For me, Marion was the most fully realized character of the novel. I admit that may be a gender bias, but she was the character I could most, if not identify with at least understand where she was coming from, what motivated her. She describes herself as a mother of four "with a 20-year-old's heart." She feels that she is not a good person, but she is determined to change her life for the better.
As for the Hildebrandt children, Clem is off to college where he experiences sexual awakening and a moral dilemma. He is so obsessed with his new sexual relationship that he's unable to concentrate on course work and his grades suffer. He decides that he doesn't deserve to keep his academic exemption from the draft. He writes to his draft board that he is quitting school and giving that up and he's ready to be drafted and to go to Vietnam. This is a blow to his pacifist father and that is part of the attraction for Clem.
Becky is the most strictly religious of the children, her father's favorite. She is the social star at her high school. Everybody wants to be in her group. She has her own awakening when she is attracted to Tanner, a boy at the church who is part of a rock 'n' roll band. Through him, she enters into that world which also gives her an experience with drugs. Her sexual relationship with Tanner changes the course of her life forever.
Perry may be a genius. He's certainly very smart, but not smart enough to stay away from drugs. He becomes not just a consumer but a purveyor of drugs and his promising life spins out of control.
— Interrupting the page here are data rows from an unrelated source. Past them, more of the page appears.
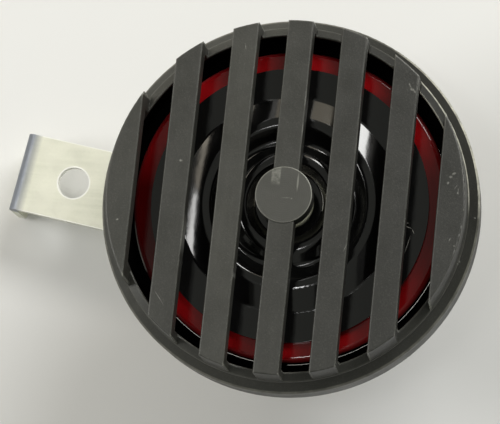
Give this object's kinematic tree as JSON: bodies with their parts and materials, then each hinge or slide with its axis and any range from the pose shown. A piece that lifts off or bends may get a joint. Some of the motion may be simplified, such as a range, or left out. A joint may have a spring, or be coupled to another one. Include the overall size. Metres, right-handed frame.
{
  "type": "car disc horn",
  "caption": "Round electric disc horn with a slatted front grille, a red clamp ring, a black tone disc and a flat mounting strap.",
  "frame": {"origin": "centre of the mounting strap's fixing hole, on the back face of the strap", "axes": "+Z along the fixing hole and the horn axis, towards the grille; +Y along the grille's bars; +X from the strap's hole towards the horn"},
  "size_m": [0.1372, 0.1, 0.0763],
  "materials": {
    "black_moulding": "satin, fine grain",
    "red_lacquer": "glossy",
    "gloss_black_steel": "high gloss",
    "bright_zinc": "bright plated",
    "satin_zinc": "satin plated",
    "plain_steel": "machined",
    "soft_iron": "machined",
    "spring_steel": "smooth",
    "gasket_paper": "dull",
    "black_lacquer": "semi gloss",
    "bobbin_plastic": "satin",
    "copper_wire": "enamelled",
    "pressed_board": "dull",
    "tungsten_points": "ground",
    "brass_parts": "plain",
    "terminal_plastic": "satin"
  },
  "bodies": {
    "root": {"front_grille": "black_moulding", "clamp_ring": "red_lacquer", "tone_disc": "gloss_black_steel", "cup_washer": "bright_zinc", "spindle_nut": "bright_zinc", "spindle": "plain_steel", "spindle_spacer": "plain_steel", "armature": "soft_iron", "diaphragm": "spring_steel", "lower_gasket": "gasket_paper", "upper_gasket": "gasket_paper", "housing": "black_lacquer", "pole_core": "soft_iron", "coil_bobbin": "bobbin_plastic", "coil_winding": "copper_wire", "coil_retainer": "spring_steel", "contact_block": "pressed_board", "middle_insulator": "pressed_board", "top_insulator": "pressed_board", "fixed_contact_arm": "plain_steel", "moving_contact_spring": "spring_steel", "contact_points": "tungsten_points", "contact_rivets": "brass_parts", "adjuster_bush": "brass_parts", "adjusting_screw": "bright_zinc", "terminal_block": "terminal_plastic", "terminal_insulator": "pressed_board", "left_terminal_blade": "brass_parts", "right_terminal_blade": "brass_parts", "terminal_rivets": "brass_parts", "mounting_bracket": "satin_zinc", "spring_washer": "bright_zinc", "mounting_nut": "bright_zinc"}
  },
  "joints": []
}
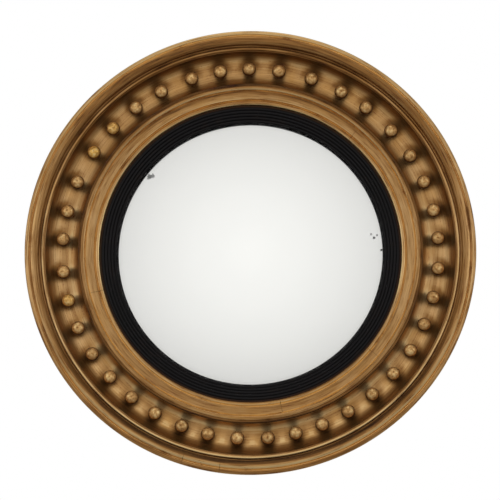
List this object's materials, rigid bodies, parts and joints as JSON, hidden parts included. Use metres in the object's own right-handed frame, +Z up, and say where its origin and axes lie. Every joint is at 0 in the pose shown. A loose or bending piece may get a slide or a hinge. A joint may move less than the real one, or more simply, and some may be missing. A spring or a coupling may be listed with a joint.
{
  "type": "convex butler's mirror",
  "caption": "Round convex wall mirror in a deep gilded frame with a ring of balls in its cove, a black reeded slip, a silvered plate, a backboard and two swinging hanging rings.",
  "frame": {"origin": "on the wall face of the frame's foot, at the axis of the round frame", "axes": "+Y into the wall, along the axis of the round frame; +Z up as hung; +X to the right for someone who looks at the mirror"},
  "size_m": [0.4999, 0.049, 0.5],
  "materials": {
    "gilding": "water-gilded gesso on wood, soft metallic sheen, rubbed and toned",
    "ebonised_wood": "black polished, satin",
    "plate_glass": "clear polished",
    "silver": "silvered, a little worn at the edge",
    "bare_pine": "bare turned softwood, darkened by age",
    "backboard_pine": "bare planed softwood",
    "steel": "dull",
    "brass_plate": "dull, handled"
  },
  "bodies": {
    "frame": {"back_felloe_1": "bare_pine", "back_felloe_2": "bare_pine", "back_felloe_3": "bare_pine", "back_felloe_4": "bare_pine", "back_felloe_5": "bare_pine", "back_felloe_6": "bare_pine", "back_felloe_7": "bare_pine", "back_felloe_8": "bare_pine", "outer_moulding": "gilding", "inner_moulding": "gilding", "gilt_balls": "gilding", "reeded_slip": "ebonised_wood", "convex_plate": "plate_glass", "silvering": "silver", "plate_packers": "bare_pine", "backboard_plank_lower": "backboard_pine", "backboard_plank_middle": "backboard_pine", "backboard_plank_upper": "backboard_pine", "backboard_screws": "steel", "slip_brads": "steel", "hanger_screws": "steel", "hanger_strap_left": "brass_plate", "hanger_strap_right": "brass_plate"},
    "left_ring": {"hanging_ring_left": "brass_plate"},
    "right_ring": {"hanging_ring_right": "brass_plate"}
  },
  "joints": [
    {"name": "left_ring_hinge", "type": "hinge", "parent": "frame", "child": "left_ring", "pos_m": [-0.17085, -0.00415, 0.09084], "axis": [1, 0, 0], "range_deg": [0, 183]},
    {"name": "right_ring_hinge", "type": "hinge", "parent": "frame", "child": "right_ring", "pos_m": [0.17085, -0.00415, 0.09084], "axis": [1, 0, 0], "range_deg": [0, 183]}
  ]
}
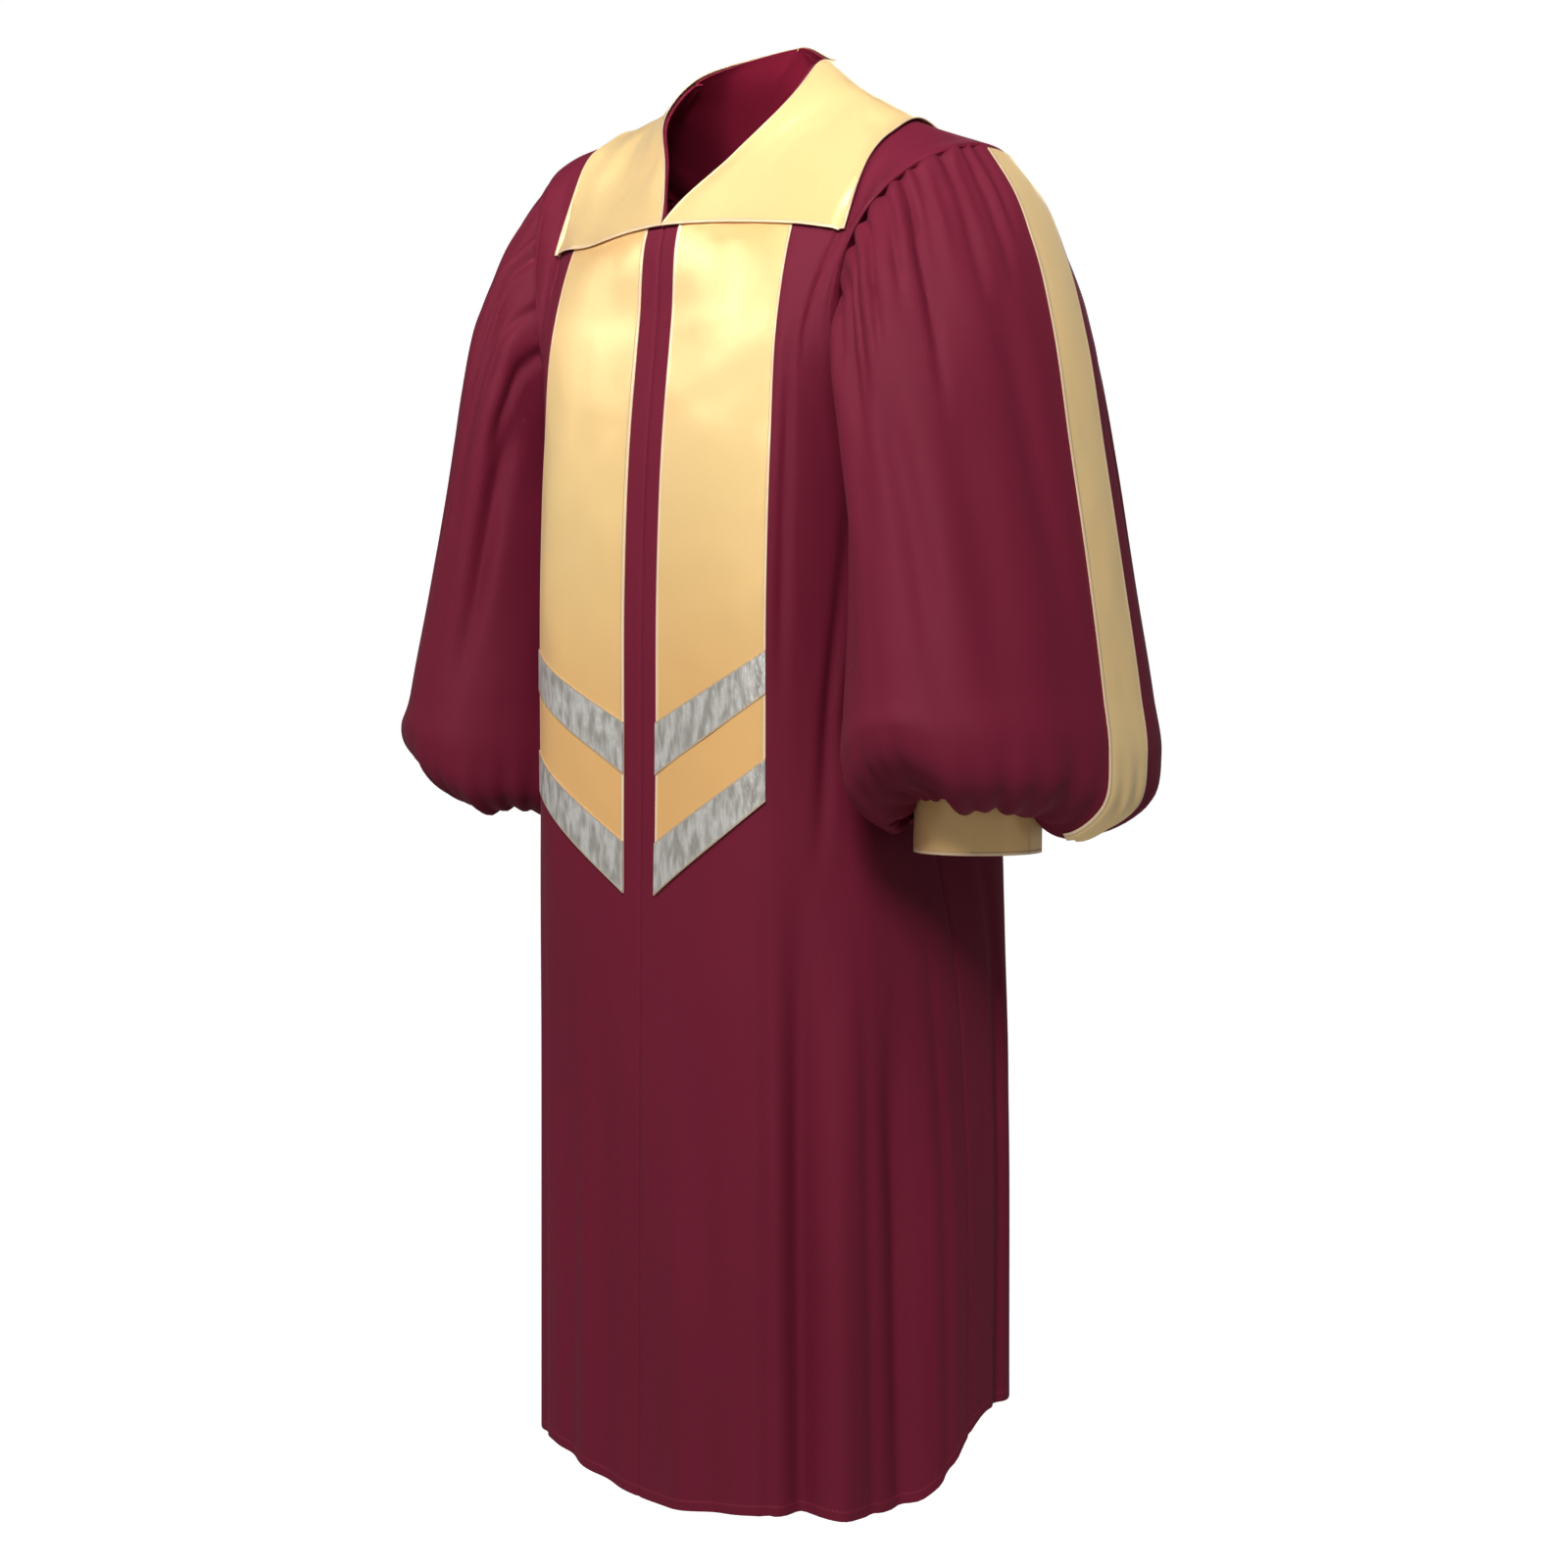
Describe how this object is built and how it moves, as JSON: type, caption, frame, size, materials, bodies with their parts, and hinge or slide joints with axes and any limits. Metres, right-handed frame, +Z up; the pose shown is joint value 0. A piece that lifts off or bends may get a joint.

Judson is a bit of an enigma. He is a very laid-back and seemingly well-adjusted child. We don't see much of him in this novel but I suspect he may play a larger role in the sequels that follow.
There's a lot going on in this book including adultery, suicide attempts, arson, a car wreck, and the list goes on. It's difficult to sum it all up. Much of the action relates to that church group's work with the Navajos. Russ is very deeply involved in that. He suffers several professional humiliations when the group no longer wants him and he is replaced by a younger, cooler man. He hates that man and refuses to speak or interact with him. He plots ways to thwart him. Marion, meanwhile, loses her excess weight and recovers her former selfhood. In her reformed life, she manages to deflate Russ's own high opinion of himself.
This is one of those books that stays with you and that one mulls over its meaning. I remember one of the reviews that I read of it made the comparison to the work of Joseph Campbell and I think I can see that now. God and sex - those are the major themes of the book; how those two "cultural ideas" control our lives in so many ways. It's a book that does not lack for sympathy with human frailties. That, too, is a bit of a difference from some of Franzen's earlier novels that were less forgiving. When I finished reading the book last week, I initially rated it as four stars, but I want to amend that. Having given it more thought, I think it deserves five. Of all the Franzen books I've read, I feel this is the best. It will be interesting to see where the trilogy goes.